Common table ownership occurs when most (or all) of the services need to write to the same table. For example, Figure 9-1 shows that all services (Wishlist, Catalog, and Inventory) need to write to the Audit table to record the action performed by the user. Since all services need to write to the table, it’s difficult to determine who should actually own the Audit table. While this simple example includes only three services, imagine a more realistic example where potentially hundreds (or even thousands) of services must write to the same Audit table.
The solution of simply putting the Audit table in a shared database or shared schema that is used by all services unfortunately reintroduces all of the data-sharing issues described at the beginning of Chapter 6, including change control, connection starvation, scalability, and fault tolerance. Therefore, another solution is needed to solve common data ownership.
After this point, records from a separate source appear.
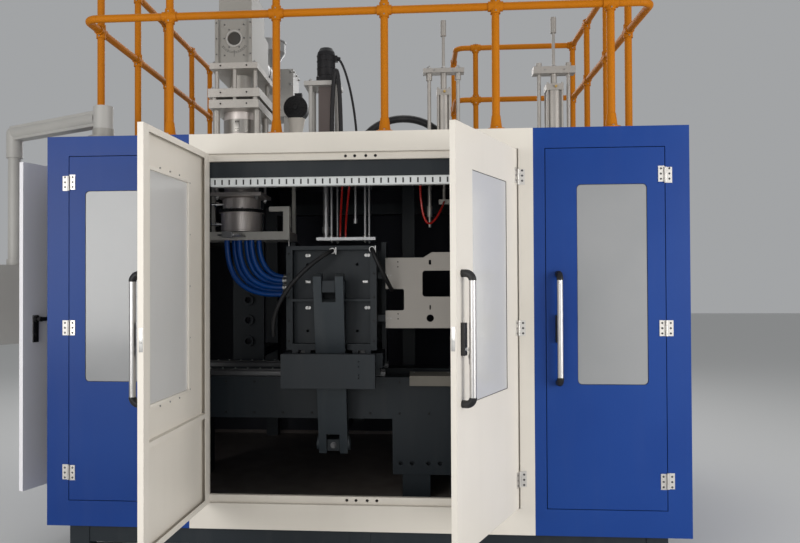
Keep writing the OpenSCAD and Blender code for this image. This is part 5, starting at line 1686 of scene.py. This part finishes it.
@dataclass
class BlowUnitDress:
    """Dresses the blow unit: the servo's seams and connectors, and the plates' nuts.

    Args:
        shop: Adds the pieces.
        servo_z: Height of the servo's foot.
        seams: Heights of its seams above its foot.
        rods: Places of the guide rods, from the blow pin.
    """

    shop: Workshop
    servo_z: float = ROOF_Z + 486
    seams: tuple[float, ...] = (52, 100, 148, 184)
    rods: tuple[tuple[float, float], ...] = ((-95, -60), (-70, 60), (123, -60), (141, 60))

    def build(self) -> None:
        """Adds all the unit's small pieces, and its finish."""
        shop, z0 = self.shop, self.servo_z
        servo = Shape()
        for z in self.seams:
            servo.lathe([(60.2, 0), (62.4, 0.8), (62.4, 3.2), (60.2, 4)], at(mm(SCREW_X, STATION_Y, z0 + z)), 48)
        plug = at(mm(SCREW_X + 76, STATION_Y, z0 + 168), Vector((1, 0, 0)))
        servo.lathe([(14, 0), (14, 9), (12, 11), (12, 17), (8.2, 19)], plug, 18)
        servo.block((SCREW_X - 52, STATION_Y - 62.5, z0 + 8), (SCREW_X + 52, STATION_Y - 58, z0 + 32), 1.5)
        shop.add("servo_seams", servo, Finish.BLACK_PLASTIC)
        corners = [(SCREW_X + sx * 48, STATION_Y + sy * 48, z0 + 40) for sx in SIDES for sy in SIDES]
        shop.scatter("servo_screws", cap_screw, spots(UP, corners), size=1.2)
        nuts = [(SCREW_X + dx, STATION_Y + side * 80, z0) for dx in (-92, 76) for side in SIDES]
        shop.scatter("blow_frame_nuts", hex_nut, spots(UP, nuts), size=1.3)
        rods = [(BLOW_X + x, STATION_Y + y) for x, y in self.rods]
        under = [(x, y, BLOW_PLATE_Z - 20) for x, y in rods]
        shop.scatter("blow_plate_nuts", hex_nut, spots(DOWN, under), body="blow_pin")
        collars = Shape()
        for x, y in rods:
            collars.lathe([(9.2, 0), (17, 0), (17, 10), (15, 12), (9.2, 12)], at(mm(x, y, BLOW_PLATE_Z)))
        shop.add("blow_plate_collars", collars, Finish.STEEL, "blow_pin")
        housing = Band(mm(SCREW_X, STATION_Y, 0), 75, ROOF_Z + 229, 229.5)
        dress("blow_servo", shop.materials.banded("servo_finish", "black_plastic", "screw_housing", housing))


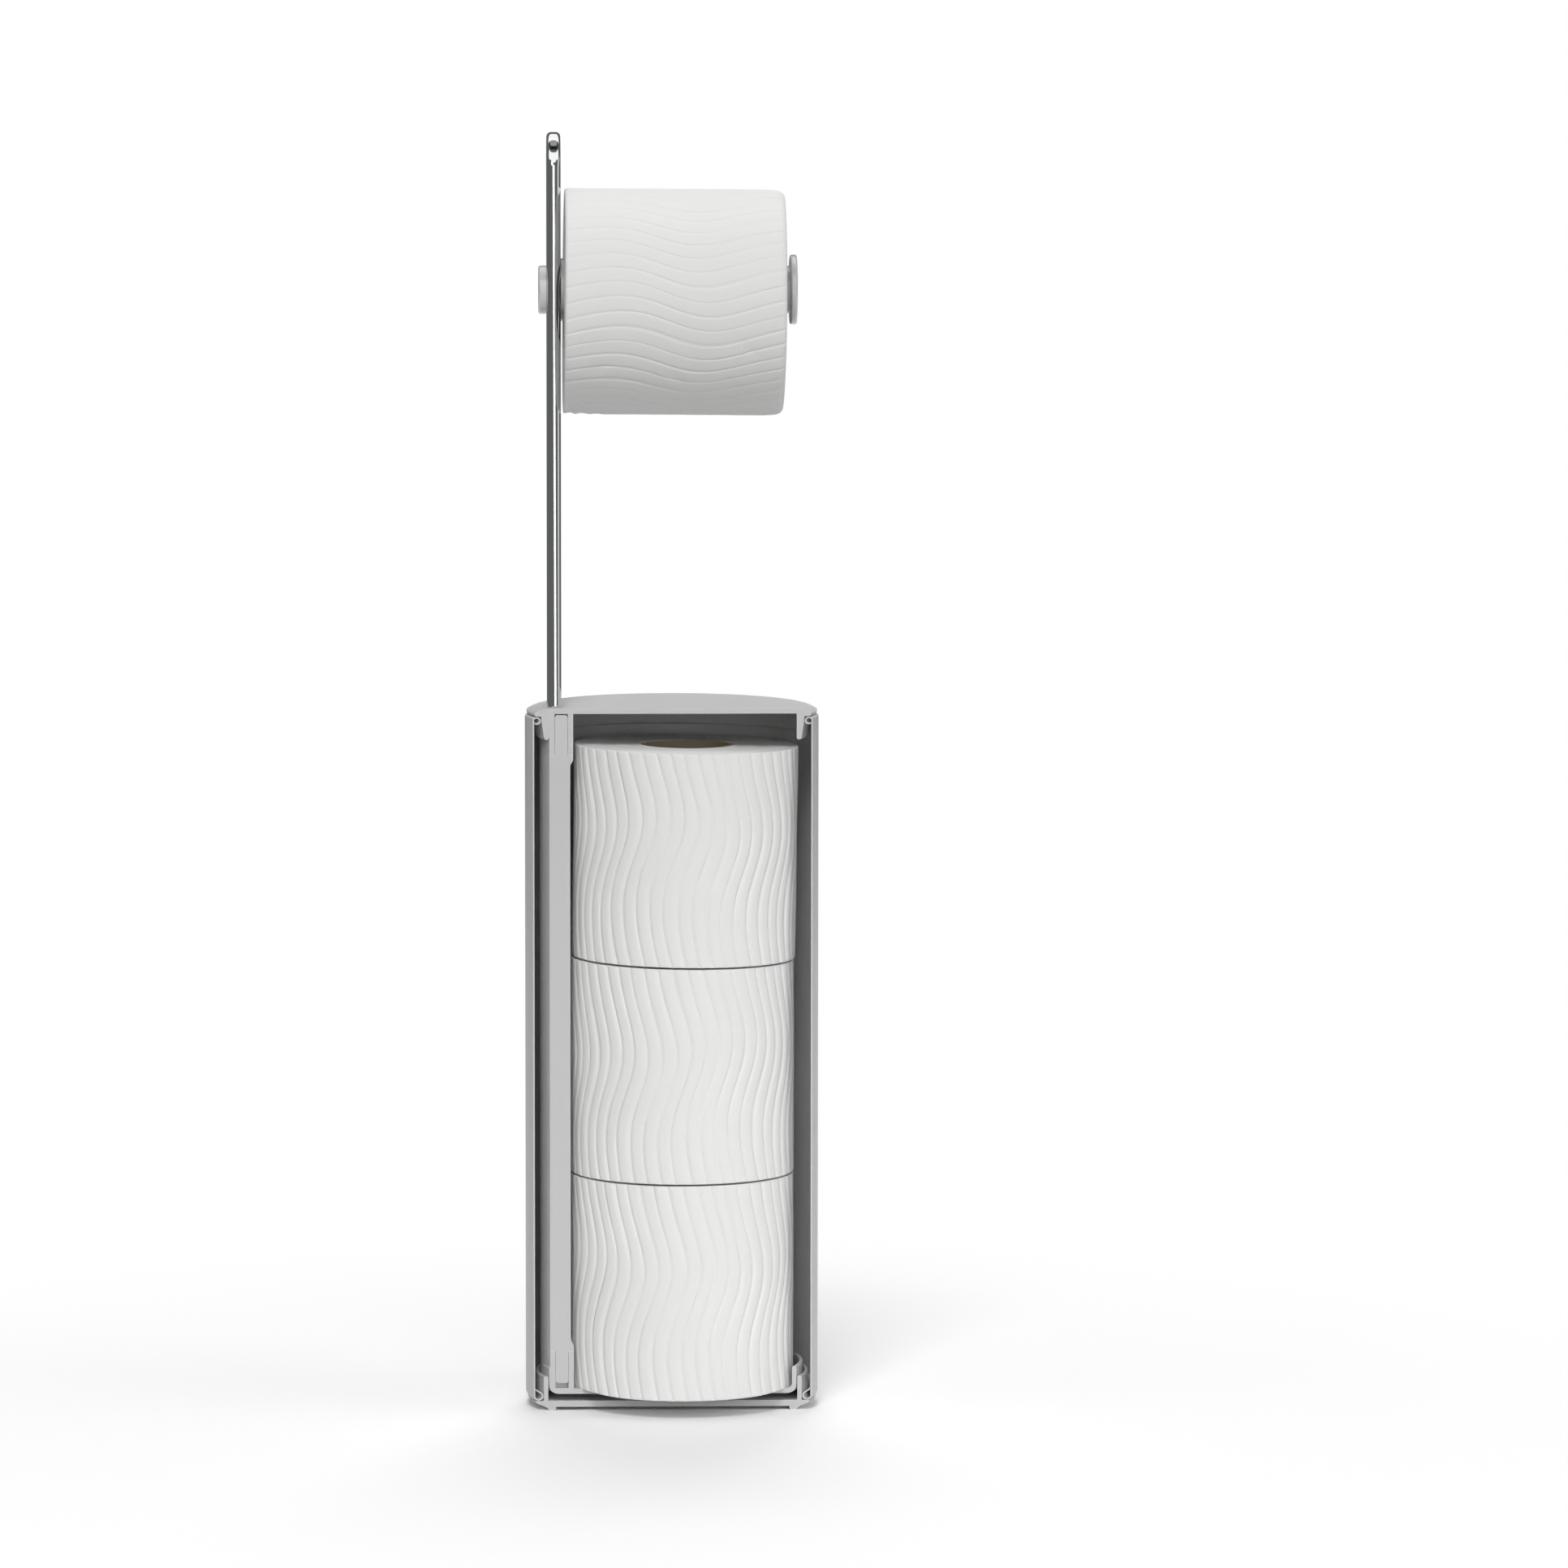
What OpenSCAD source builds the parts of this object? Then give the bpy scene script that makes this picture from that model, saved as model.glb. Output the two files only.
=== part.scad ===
// Floor-standing toilet roll holder with a store for spare rolls, shown with its front cut away.
// The round housing stands on the floor. A carrier of lid, post and tray hangs in it by the lid
// and lifts out with the spare rolls. A wire loop on the lid is the handle and carries the arm
// for the roll in use.
// The origin is on the floor, on the housing's axis. +Z is up, and the arm points along +X.

/* [Rolls] */
// Diameter of a full roll
roll_d = 104.2; // [92:0.2:112]
// Height of a stored roll
roll_h = 100; // [85:1:120]
// Rounding of a roll's outer edges
roll_edge_r = 3; // [1:0.5:6]
// Outside diameter of the cardboard core
core_d = 43; // [40:0.5:48]
// Wall of the cardboard core
core_t = 1; // [0.6:0.1:1.6]
// Rolls in the stack
rolls_stored = 3; // [1:1:4]
// Width of the roll in use, which is wound a little looser
open_roll_w = 101; // [85:1:120]

/* [Housing shell] */
// Thickness of the shell's sheet
shell_t = 0.6; // [0.4:0.1:0.8]
// Outside diameter of the rolled edge at the shell's top
top_curl_d = 3.5; // [3:0.1:4.2]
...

A popular technique for addressing common table ownership is to assign a dedicated single service as the primary (and only) owner of that data, meaning only one service is responsible for writing data to the table. Other services needing to perform write actions would send information to the dedicated service, which would then perform the actual write operation on the table.
If no information or acknowledgment is needed by services sending the data, services can use persisted queues for asynchronous fire-and-forget messaging. Alternatively, if information needs to be returned to the caller based on a write action (such as returning a confirmation number or database key), services can use something like REST, gRPC, or request-reply messaging (pseudosynchronous) for a synchronous call.
Coming back to the Audit table example, notice in Figure 9-3 that the architect created a new Audit Service and assigned it ownership of the Audit table, meaning it is the only service that performs read or write actions on the table. In this example, since no return information is needed, the architect used asynchronous fire-and-forget messaging with a persistent queue so that the Wishlist Service, Catalog Service, and Inventory Service don’t need to wait for the audit record to be written to the table. Making the queue persistent (meaning the message is stored on disk by the broker) provides guaranteed delivery in the event of a service or broker failure and helps ensure that no messages are lost.

Figure 9-3. Common ownership uses a dedicated service owner

In some cases, it may be necessary for services to read common data they don’t own. These read-only access techniques are described in detail in Chapter 10.